Start at the first line of the material below and retype each line through the one containing "tree.nodes.clear()", exactly.

----- Data section -----

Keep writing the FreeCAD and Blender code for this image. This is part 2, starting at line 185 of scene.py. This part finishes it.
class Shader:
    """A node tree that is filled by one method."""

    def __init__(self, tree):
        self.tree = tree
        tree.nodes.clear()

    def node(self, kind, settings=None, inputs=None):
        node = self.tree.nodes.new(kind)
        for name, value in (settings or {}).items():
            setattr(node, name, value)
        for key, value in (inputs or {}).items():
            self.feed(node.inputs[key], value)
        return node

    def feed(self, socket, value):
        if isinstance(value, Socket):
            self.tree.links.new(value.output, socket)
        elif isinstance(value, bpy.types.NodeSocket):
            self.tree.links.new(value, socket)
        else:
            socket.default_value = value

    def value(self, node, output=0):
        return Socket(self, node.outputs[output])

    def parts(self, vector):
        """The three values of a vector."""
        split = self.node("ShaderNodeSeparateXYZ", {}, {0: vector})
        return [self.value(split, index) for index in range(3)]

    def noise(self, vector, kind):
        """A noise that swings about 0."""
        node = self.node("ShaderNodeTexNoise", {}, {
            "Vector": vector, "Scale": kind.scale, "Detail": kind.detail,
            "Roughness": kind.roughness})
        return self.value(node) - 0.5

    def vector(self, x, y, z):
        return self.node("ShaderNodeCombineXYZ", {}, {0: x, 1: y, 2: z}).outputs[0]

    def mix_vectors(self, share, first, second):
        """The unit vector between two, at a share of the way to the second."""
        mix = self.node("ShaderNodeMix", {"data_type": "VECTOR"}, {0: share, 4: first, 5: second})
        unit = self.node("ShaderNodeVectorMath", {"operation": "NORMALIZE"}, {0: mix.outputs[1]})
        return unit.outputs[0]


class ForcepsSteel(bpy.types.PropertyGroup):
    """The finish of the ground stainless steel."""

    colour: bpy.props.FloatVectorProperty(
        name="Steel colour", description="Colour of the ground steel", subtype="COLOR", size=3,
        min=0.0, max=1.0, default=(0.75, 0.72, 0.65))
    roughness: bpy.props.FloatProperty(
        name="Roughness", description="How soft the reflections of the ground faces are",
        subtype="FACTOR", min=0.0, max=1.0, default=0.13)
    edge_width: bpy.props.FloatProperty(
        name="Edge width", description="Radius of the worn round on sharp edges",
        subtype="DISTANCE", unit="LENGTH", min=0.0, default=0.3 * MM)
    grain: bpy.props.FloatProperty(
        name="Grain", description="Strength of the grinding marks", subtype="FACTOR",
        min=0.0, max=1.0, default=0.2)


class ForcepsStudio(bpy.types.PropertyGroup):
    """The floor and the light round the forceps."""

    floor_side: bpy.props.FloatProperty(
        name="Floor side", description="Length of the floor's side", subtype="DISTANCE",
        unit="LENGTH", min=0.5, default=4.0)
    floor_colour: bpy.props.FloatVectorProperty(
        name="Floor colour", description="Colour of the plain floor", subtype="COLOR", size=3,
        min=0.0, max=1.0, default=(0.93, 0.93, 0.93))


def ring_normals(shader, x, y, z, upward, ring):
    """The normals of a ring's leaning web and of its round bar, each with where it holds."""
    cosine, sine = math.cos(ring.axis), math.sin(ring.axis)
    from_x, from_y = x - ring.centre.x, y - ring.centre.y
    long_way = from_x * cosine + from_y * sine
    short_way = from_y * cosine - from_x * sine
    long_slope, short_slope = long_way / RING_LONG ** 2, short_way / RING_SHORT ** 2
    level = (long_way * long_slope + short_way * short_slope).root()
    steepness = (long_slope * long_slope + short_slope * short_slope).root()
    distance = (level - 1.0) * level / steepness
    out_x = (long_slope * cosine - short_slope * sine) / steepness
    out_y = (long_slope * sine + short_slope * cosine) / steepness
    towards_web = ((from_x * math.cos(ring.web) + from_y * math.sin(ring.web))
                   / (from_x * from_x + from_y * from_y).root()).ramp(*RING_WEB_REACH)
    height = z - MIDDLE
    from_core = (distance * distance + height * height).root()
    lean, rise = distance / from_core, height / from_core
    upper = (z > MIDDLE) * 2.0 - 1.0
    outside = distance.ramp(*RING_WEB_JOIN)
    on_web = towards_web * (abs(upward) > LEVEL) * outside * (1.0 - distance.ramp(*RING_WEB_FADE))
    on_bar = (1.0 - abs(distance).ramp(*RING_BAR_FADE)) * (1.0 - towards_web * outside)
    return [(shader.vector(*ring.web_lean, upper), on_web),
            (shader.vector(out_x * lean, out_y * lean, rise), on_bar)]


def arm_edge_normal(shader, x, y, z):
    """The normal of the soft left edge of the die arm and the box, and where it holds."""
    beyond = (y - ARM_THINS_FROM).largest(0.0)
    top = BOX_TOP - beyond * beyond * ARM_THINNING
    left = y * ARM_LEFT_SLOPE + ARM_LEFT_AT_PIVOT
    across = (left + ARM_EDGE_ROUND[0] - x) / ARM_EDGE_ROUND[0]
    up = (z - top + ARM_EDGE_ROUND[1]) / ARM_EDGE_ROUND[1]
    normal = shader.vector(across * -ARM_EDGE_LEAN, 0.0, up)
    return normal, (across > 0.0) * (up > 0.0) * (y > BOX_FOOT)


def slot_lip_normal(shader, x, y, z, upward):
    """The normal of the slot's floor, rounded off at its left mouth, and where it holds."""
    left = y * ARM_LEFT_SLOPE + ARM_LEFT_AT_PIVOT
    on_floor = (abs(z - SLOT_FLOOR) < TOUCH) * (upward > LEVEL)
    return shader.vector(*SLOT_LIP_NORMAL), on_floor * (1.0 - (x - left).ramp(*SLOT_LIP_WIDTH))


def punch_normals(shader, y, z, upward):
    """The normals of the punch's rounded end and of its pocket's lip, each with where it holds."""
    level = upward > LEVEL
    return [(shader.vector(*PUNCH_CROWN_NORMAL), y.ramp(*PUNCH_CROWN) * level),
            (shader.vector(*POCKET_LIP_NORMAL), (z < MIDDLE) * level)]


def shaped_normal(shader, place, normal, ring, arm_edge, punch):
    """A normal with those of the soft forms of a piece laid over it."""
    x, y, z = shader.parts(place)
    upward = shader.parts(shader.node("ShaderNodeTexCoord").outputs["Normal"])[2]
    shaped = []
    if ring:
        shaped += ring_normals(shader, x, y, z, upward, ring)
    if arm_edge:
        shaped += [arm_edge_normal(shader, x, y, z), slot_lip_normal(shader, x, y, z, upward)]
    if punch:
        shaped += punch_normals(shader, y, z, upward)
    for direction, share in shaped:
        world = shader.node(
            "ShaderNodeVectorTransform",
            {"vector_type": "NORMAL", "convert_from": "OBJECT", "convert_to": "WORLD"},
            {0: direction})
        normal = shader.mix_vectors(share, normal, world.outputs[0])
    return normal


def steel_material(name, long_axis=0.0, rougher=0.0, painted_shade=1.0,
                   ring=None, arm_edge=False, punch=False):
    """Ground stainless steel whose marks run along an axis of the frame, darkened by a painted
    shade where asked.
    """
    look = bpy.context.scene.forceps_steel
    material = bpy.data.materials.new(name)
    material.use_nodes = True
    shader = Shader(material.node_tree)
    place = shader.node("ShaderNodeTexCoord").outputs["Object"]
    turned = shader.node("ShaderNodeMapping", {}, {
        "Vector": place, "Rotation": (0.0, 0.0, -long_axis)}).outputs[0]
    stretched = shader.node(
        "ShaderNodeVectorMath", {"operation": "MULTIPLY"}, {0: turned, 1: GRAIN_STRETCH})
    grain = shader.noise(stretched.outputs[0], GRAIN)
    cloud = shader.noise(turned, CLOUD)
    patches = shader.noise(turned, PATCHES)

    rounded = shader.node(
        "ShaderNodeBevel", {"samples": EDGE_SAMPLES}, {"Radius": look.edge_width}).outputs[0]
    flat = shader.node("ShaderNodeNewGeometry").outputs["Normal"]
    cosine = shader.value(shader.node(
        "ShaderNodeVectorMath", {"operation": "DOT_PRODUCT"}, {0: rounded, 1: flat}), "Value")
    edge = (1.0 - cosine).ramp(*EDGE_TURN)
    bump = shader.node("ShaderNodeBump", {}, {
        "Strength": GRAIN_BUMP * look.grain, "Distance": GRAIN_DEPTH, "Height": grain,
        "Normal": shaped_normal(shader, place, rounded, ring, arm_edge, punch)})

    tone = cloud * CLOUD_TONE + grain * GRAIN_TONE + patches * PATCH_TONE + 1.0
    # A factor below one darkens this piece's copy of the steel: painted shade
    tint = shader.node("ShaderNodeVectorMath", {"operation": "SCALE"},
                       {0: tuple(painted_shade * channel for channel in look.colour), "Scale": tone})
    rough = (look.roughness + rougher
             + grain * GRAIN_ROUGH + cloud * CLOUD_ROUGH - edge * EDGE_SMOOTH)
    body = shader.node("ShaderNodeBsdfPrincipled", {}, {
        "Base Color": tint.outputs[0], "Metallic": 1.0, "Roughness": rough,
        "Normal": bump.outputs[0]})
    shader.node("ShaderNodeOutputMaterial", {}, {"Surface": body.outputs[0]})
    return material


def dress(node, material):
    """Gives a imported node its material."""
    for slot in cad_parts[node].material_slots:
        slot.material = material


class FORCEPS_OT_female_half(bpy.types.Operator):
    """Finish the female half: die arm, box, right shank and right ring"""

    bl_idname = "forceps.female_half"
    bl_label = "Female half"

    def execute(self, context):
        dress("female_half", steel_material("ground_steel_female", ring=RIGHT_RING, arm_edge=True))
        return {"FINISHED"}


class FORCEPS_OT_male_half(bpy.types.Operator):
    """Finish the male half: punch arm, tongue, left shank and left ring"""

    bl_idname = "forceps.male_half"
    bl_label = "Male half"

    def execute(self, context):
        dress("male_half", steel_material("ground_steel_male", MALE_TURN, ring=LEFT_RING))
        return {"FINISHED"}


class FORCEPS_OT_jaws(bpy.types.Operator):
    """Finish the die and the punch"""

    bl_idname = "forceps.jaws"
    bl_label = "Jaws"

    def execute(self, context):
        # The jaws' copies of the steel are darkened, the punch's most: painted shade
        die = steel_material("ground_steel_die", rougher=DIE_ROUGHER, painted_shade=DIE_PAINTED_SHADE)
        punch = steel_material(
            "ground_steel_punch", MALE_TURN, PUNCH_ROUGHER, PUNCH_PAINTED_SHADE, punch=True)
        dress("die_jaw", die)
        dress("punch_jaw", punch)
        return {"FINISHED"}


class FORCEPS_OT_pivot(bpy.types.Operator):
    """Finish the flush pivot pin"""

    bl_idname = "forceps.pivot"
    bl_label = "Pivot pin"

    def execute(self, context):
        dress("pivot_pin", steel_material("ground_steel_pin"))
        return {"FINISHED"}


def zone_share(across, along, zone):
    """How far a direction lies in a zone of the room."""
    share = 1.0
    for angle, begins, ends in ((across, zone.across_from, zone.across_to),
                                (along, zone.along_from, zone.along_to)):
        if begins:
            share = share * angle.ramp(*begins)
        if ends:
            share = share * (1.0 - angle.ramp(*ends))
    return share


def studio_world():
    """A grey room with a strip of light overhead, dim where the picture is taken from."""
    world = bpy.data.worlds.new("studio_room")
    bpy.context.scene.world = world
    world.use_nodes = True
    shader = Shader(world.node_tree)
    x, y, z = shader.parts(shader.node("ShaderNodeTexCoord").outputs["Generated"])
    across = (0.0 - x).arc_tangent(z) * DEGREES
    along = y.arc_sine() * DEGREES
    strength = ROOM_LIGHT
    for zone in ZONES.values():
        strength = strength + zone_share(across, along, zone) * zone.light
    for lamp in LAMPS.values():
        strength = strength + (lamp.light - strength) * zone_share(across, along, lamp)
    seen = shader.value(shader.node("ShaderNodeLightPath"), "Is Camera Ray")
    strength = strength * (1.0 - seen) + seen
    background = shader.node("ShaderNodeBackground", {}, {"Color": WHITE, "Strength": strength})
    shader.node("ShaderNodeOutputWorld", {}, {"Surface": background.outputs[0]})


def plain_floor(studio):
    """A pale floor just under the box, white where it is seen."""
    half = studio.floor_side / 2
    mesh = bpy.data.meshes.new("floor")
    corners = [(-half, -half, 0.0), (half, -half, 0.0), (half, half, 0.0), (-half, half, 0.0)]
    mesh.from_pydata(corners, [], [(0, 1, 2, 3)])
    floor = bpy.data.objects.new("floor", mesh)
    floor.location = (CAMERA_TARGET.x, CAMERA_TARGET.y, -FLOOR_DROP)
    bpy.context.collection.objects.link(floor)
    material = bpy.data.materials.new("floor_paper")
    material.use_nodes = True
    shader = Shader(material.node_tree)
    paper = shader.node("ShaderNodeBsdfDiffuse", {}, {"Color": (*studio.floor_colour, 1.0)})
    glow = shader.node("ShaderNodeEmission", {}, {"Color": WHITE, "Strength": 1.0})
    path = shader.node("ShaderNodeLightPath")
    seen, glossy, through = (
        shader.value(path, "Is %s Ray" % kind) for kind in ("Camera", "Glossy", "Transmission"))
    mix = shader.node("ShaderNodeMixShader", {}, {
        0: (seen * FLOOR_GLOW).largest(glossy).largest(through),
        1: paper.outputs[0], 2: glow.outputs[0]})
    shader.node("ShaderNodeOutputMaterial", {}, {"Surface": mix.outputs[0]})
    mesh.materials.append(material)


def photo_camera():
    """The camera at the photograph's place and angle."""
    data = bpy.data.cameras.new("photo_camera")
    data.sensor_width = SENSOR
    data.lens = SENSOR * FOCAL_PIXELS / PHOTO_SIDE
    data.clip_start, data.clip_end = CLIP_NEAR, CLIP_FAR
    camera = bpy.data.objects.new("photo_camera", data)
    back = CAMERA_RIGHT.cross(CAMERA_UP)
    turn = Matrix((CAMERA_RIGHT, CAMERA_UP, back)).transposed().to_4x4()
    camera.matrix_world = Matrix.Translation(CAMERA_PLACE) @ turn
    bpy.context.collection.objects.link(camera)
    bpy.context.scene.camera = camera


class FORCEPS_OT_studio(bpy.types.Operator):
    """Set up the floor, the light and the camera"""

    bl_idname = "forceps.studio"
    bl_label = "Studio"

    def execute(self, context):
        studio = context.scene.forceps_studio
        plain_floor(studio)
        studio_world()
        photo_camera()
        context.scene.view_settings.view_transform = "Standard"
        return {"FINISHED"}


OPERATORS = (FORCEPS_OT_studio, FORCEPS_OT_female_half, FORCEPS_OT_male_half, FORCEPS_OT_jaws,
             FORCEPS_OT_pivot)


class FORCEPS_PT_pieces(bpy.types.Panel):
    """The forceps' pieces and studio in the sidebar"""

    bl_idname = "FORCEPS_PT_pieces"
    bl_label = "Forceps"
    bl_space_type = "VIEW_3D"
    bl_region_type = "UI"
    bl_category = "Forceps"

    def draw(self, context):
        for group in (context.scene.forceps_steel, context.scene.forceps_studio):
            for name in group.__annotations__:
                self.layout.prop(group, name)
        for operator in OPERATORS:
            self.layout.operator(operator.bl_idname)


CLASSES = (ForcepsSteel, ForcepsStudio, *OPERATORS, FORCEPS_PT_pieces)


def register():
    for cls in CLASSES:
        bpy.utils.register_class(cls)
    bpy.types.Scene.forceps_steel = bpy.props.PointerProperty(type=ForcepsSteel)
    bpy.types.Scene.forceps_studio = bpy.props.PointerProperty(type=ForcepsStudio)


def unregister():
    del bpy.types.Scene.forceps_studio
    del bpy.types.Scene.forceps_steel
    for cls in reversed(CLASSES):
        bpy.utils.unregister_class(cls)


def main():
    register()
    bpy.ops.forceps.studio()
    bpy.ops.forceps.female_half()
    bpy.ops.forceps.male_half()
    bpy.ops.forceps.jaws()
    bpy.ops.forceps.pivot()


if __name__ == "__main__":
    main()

-----

# Solution for this exercise
Keep writing the FreeCAD and Blender code for this image. This is part 2, starting at line 185 of scene.py. This part finishes it.
class Shader:
    """A node tree that is filled by one method."""

    def __init__(self, tree):
        self.tree = tree
        tree.nodes.clear()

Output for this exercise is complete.